In 1937 Miller took charge of the newly established Entomological Research Station in Nelson, a position he held until 1956, when he became director of the Cawthron Institute. He retired in 1959, but continued to work and publish. His services were recognised by honours from several scientific societies, both national and international. He was a fellow of the Royal Society of New Zealand and the Royal Entomological Society of London, and a recipient of the Hutton Memorial Medal. He was made a CBE in 1958.
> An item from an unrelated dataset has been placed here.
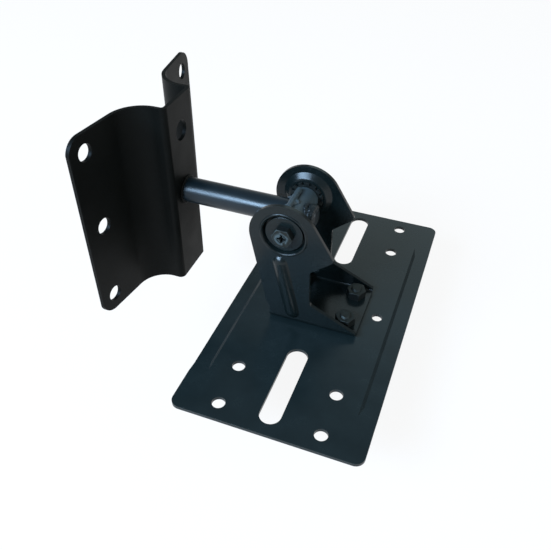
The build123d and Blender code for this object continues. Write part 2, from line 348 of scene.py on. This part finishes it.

David Miller had a profound influence on the development of New Zealand entomology. He wrote Garden pests in New Zealand (1934), Native insects (1955), and Common insects in New Zealand (1971), which was considered the best popular book about New Zealand insects. In addition he published 162 scientific papers, reviews, articles and reports, including the basic reference Catalogue of the Diptera of the New Zealand sub-region (1950). His ‘Insect people of the Maori’ is the main source of information about Maori insect names and knowledge. Miller’s greatest contribution was the comprehensive Bibliography of New Zealand entomology, 1775–1952 (1956), listing more than 12,000 references, a work of the highest academic and scientific standards.
Softly spoken with twinkling blue eyes, David Miller enjoyed recounting anecdotes about his contemporaries ‘with delightful dry Scottish humour, while puffing away on his pipe, from which he was almost inseparable’. He disdained mediocrity and pretentiousness. He died in Nelson on 28 April 1973, survived by his wife, Lena, and a son.